Ceux qui ont bravé l’interdit et sont descendus dans la rue le 14 janvier avaient aussi un autre message à transmettre à l’opinion : Kaïs Saïed est un dictateur, un putschiste, il faut le faire chuter. Mais la question qui se pose avec acuité : pourquoi les islamistes et leurs soutiens refusent-ils la reddition des comptes ?  Pourquoi crient-ils leur innocence dans les médias, en fomentant des polémiques, en véhiculant des mensonges, en maintenant la pression et les attaques contre Kaïs Saïed sous prétexte qu’il menace des libertés et des Droits de l’Homme, alors qu’il leur suffirait de répondre aux questions d’un juge et repartir s’ils sont innocents ? Et s’ils n’étaient pas innocents, pourquoi seraient-ils intouchables, au-dessus des lois, supérieurs à leurs compatriotes ? Il y a des comportements qui suscitent des interrogations.  La polémique qui a suivi l’arrestation de Noureddine Bhiri est suspecte. D’autres ministres avant lui ont été interrogés par des juges, ils ont été reconnus coupables et emprisonnés, pourquoi  pas lui ?  Ses proches, amis et alliés, exercent une pression inacceptable sur l’opinion et sur les institutions pour l’arracher des mains de la justice, qu’il soit coupable ou non. La démocratie est justice et égalité ou ne l’est pas. Visiblement, la démocratie des « ikhwanes » n’a pas les mêmes valeurs.

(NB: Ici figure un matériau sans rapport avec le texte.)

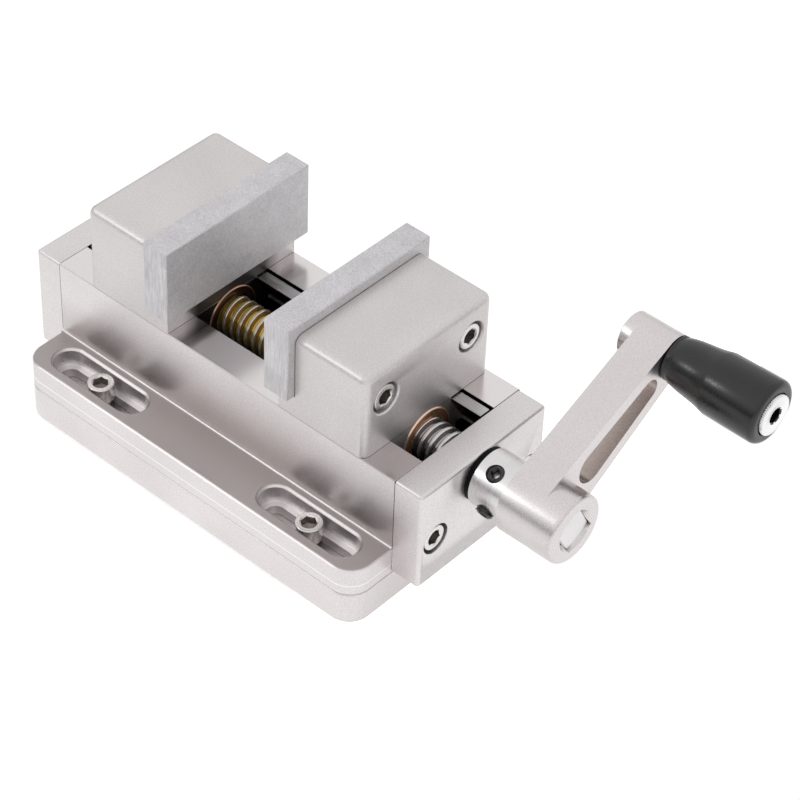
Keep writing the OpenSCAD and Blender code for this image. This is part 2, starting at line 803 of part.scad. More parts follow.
// Hardened plate on the front of a jaw, for the crank side
module jaw_plate() {
    difference() {
        intersection() {
            translate([jaw_front_x, 0, plate_z + plate_h / 2]) rotate([0, -90, 0])
                slab(plate_h, plate_w, plate_t, plate_edge, plate_edge);
            translate([plate_x, 0, plate_z + plate_h / 2]) rotate([0, 90, 0])
                slab(plate_h, plate_w, plate_t, plate_edge, plate_edge);
        }
        at_jaw_screws() cap_screw_hole(jaw_screw_x - jaw_front_x + jaw_thread_l + small_chamfer, 0);
    }
}

// Screws that hold a jaw plate, for the crank side
module jaw_screws() {
    at_jaw_screws() cap_screw(jaw_screw_x - jaw_front_x + jaw_thread_l);
}

// Nut of a jaw, a bronze sleeve right through its keel, for the crank side
module nut() {
    difference() {
        on_screw_axis(foot_x - nut_proud) {
            turned(nut_r, jaw_back_x - foot_x + 2 * nut_proud, small_chamfer);
        }
        on_screw_axis(foot_x - nut_proud - over)
            cylinder(r = screw_r + run_gap, h = jaw_back_x - foot_x + 2 * nut_proud + 2 * over);
        at_nut_screw() translate([0, 0, -nut_reach - slide_gap])
            cylinder(r = gib_point_d / 2 + fit_gap, h = nut_reach);
    }
}

// Screw that locks a nut in its keel, for the crank side
module nut_screw() {
    at_nut_screw() set_screw(nut_screw_d, nut_reach, gib_point_d, nut_point_l);
}

module near_jaw() { color("#cbc6c3") on_side(1) jaw(); }
module far_jaw() { color("#cbc6c3") on_side(-1) jaw(); }
module near_jaw_plate() { color("#a9abae") on_side(1) jaw_plate(); }
module far_jaw_plate() { color("#a9abae") on_side(-1) jaw_plate(); }
module near_jaw_screws() { color("#a9a6a4") on_side(1) jaw_screws(); }
module far_jaw_screws() { color("#a9a6a4") on_side(-1) jaw_screws(); }
module near_nut() { color("#b36b3c") on_side(1) nut(); }
module far_nut() { color("#b36b3c") on_side(-1) nut(); }
module near_nut_screw() { color("#3a3a3c") on_side(1) nut_screw(); }
module far_nut_screw() { color("#3a3a3c") on_side(-1) nut_screw(); }

base_plate();
vise_body();
crank_end_cap();
far_end_cap();
crank_cap_screws();
far_cap_screws();
clamp_screws();
gib_strip();
gib_screws();
crank_bushing();
far_bushing();
near_lead_screw();
far_lead_screw();
coupling_pin();
shaft_collar();
collar_set_screws();
crank_arm();
handle_spindle();
handle_grip();
near_jaw();
far_jaw();
near_jaw_plate();
far_jaw_plate();
near_jaw_screws();
far_jaw_screws();
near_nut();
far_nut();
near_nut_screw();
far_nut_screw();
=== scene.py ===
"""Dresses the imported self-centering vise: machined edges, threads, sockets, finishes, light, camera."""

import math

import bmesh
import bpy
from mathutils import Matrix, Vector


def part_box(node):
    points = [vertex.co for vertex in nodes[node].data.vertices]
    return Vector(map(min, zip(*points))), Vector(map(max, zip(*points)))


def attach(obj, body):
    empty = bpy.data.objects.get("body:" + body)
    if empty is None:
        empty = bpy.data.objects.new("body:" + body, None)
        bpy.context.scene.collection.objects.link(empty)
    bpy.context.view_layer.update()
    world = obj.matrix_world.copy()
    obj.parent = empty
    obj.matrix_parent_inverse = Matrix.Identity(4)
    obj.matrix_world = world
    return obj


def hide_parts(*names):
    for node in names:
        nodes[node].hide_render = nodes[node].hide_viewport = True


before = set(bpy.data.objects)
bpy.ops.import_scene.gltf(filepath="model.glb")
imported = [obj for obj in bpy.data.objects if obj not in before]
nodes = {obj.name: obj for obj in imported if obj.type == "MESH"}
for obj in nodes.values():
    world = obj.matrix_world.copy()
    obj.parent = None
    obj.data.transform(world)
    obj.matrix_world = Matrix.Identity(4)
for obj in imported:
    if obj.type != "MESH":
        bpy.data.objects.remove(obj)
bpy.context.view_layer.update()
scene = bpy.context.scene
MM = 0.001


# ---------------------------------------------------------------- places in the frame, in metres

# Heights of faces and of the lead screw's axis; the painted shade in the channel ends just below the rails
BASE_Z = 0.0164
SLOT_FLOOR_Z = 0.0212
FLANGE_Z = 0.0302
FILLET_TOP_Z = FLANGE_Z + 0.0015
SCREW_Z = 0.0554
RAIL_Z = 0.0674
CHANNEL_LOW_Z = 0.030
CHANNEL_SHADE_TOP_Z = RAIL_Z - 0.0003
GIB_TOP_Z = RAIL_Z - 0.0011
# Half widths of the channel, of the rails' flat tops and of the body, and where the end caps start
CHANNEL_Y = 0.02215
RAIL_FLAT_Y = 0.0377
SIDE_Y = 0.0381
CAP_X = 0.0967
# Where the crank end of a rail darkens, and up to where the sides are dark
RAIL_SHADE_X = (0.050, 0.088)
SIDE_SHADE_Z = (0.038, 0.052)
# Plane on which the jaws close, and distances from it on both sides
JAW_MIDDLE = 0.001
PLATE_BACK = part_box("near_jaw_plate")[1][0] - JAW_MIDDLE
JAW_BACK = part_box("near_jaw")[1][0] - JAW_MIDDLE - 0.0004
PLATE_LOW_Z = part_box("near_jaw_plate")[0][2]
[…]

Les islamistes ne veulent pas quitter le pouvoir, il n’y a en cela aucun doute, bien que la démocratie qu’ils prétendent défendre se base sur l’alternance pacifique. Ils ont échoué mais ne veulent pas le reconnaître ni confronter leurs fautes. Ils veulent rester dans le jeu politique et dans le cœur du pouvoir pour bénéficier de l’immunité et échapper ainsi à la reddition des comptes. Kaïs Saïed les en a privés en gelant l’ARP et pousse également la machine judiciaire à les juger. Il est devenu pour eux  l’homme à abattre et ils comptent sur leurs soutiens étrangers pour le mettre hors d’état de nuire.